Perfect dark-correction is impossible. There is always some offset error. The goal is just to make this contribution insignificant compared with other sources of measurement error.
The cost of fine dark correction is that measurements require an additional dark-correction step: determine the measurement integration time, collect many frames of dark data, average these frames, subtract this average from the illuminated measurement.
The number of frames to average depends on the exposure time: short exposure times require many frames, long exposure times may not require averaging at all. Ignoring the dependency of the dark signal on integration time, averaging frames and exposing for longer integration times have the same effect on the measurement bandwidth.

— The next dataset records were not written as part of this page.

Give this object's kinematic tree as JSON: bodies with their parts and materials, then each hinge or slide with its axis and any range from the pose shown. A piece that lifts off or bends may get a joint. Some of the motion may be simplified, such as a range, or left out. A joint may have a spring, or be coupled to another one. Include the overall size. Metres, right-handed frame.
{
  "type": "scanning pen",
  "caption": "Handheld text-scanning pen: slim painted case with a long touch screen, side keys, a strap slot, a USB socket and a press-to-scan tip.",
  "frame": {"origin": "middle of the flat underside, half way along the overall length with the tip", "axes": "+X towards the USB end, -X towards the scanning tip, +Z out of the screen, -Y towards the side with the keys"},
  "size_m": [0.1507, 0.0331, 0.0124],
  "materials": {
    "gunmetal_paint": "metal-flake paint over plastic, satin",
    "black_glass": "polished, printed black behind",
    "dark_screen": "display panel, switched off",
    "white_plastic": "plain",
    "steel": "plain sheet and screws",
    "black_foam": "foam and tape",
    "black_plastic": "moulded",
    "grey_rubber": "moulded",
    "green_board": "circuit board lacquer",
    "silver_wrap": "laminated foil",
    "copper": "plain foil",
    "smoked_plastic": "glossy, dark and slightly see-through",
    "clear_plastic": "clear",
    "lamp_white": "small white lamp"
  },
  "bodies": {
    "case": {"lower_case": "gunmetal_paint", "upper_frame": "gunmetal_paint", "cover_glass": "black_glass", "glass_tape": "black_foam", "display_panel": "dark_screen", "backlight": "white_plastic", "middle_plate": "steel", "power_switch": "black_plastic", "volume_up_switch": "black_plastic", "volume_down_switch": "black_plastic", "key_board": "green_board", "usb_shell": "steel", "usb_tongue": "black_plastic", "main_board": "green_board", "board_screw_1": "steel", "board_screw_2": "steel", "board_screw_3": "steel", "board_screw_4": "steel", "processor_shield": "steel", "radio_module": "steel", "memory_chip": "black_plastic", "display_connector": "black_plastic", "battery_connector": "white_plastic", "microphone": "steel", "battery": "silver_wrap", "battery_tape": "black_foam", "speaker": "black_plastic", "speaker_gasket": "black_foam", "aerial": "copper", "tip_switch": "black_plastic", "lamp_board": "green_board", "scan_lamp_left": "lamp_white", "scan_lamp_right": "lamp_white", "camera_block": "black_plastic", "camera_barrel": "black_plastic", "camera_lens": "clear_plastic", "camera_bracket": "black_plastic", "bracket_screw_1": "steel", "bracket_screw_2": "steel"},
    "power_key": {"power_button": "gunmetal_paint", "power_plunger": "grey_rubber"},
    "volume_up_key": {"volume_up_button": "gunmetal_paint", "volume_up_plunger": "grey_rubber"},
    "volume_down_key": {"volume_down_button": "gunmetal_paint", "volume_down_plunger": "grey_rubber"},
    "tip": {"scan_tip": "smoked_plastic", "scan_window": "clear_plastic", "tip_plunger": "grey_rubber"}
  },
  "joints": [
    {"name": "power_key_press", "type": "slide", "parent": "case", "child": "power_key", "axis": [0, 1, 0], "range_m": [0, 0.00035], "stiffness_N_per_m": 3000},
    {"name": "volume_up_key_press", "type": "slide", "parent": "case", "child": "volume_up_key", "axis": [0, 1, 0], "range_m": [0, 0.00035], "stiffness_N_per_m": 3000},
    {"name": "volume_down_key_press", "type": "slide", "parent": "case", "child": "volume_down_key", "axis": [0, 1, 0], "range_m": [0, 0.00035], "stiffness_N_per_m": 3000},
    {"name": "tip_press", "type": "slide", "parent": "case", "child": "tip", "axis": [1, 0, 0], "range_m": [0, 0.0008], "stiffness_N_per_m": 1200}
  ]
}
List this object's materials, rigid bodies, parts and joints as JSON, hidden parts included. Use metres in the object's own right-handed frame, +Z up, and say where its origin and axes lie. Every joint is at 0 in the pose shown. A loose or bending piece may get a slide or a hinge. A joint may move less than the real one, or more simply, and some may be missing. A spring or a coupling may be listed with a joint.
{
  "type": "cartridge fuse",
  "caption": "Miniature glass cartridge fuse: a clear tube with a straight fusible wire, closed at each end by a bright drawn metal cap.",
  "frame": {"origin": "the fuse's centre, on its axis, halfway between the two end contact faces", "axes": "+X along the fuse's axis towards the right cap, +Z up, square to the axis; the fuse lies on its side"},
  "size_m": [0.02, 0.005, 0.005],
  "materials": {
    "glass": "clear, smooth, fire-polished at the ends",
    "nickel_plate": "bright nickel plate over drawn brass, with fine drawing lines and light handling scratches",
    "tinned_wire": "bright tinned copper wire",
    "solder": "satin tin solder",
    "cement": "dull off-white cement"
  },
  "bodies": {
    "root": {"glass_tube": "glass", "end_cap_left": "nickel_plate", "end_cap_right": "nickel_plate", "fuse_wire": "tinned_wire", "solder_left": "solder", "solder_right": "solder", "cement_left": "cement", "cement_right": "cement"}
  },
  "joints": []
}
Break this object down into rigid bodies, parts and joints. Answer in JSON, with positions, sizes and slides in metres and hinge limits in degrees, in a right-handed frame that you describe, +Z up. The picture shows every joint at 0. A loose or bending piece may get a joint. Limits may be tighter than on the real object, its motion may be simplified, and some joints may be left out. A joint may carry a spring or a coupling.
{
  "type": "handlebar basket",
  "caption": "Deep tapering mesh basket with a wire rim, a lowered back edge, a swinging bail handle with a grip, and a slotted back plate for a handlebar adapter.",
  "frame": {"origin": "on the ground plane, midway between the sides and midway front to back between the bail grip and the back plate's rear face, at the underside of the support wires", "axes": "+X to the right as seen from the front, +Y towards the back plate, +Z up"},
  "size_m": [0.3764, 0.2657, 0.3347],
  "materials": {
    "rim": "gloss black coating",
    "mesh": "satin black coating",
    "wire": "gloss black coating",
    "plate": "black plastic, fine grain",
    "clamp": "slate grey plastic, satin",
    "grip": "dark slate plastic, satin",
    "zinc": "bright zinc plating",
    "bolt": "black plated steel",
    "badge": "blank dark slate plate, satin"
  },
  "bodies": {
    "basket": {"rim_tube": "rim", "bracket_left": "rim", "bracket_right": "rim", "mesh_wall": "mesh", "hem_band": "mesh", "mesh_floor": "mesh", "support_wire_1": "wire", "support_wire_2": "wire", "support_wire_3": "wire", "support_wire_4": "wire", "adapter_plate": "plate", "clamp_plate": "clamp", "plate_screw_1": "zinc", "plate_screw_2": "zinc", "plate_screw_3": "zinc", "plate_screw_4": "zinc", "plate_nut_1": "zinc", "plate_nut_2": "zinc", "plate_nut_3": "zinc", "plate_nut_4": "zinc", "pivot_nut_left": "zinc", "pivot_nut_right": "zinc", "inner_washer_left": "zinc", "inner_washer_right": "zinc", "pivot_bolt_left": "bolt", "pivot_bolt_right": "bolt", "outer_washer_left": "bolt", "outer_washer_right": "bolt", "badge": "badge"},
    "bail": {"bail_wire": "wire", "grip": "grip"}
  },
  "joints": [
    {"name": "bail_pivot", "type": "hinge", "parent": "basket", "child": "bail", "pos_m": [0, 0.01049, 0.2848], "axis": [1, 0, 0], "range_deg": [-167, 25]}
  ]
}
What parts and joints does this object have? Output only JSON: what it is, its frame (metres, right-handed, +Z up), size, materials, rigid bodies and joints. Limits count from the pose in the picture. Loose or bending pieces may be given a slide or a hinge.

So do not start with a magic number like 100 frames to average. Instead, pick a target measurement bandwidth. For example, say the target measurement bandwidth is 1 measurement per second and the application has a bright target measured at 10ms and a much darker target measured at 100ms. Average 100 frames of dark to dark-correct the 10ms target and 10 frames of dark to dark-correct the 100ms target. The measurement bandwidth in both cases is 1Hz, so both dark measurements filter the same amount of dark noise.
“Fine” dark-correction only reduces the additive offset caused by the dark signal. If this error is swamped by other variables, “fine” dark-correction may not be worth the effort.
The added benefit of the “fine” dark-correction is that it acts on a pixel-by-pixel basis, as opposed to the “coarse” dark-correction which subtracts the same offset from all pixels (regardless of whether coarse dark-correction is done in hardware or software). Keep in mind that even when scaling data is required, this “fine” step may not be necessary or worth the extra effort.
If the extra accuracy of “fine” dark-correction is required, but collecting dark data is not practical, one solution is to collect the dark data ahead of time at many integration times, and then use a look-up table to select the correct dark-correction data.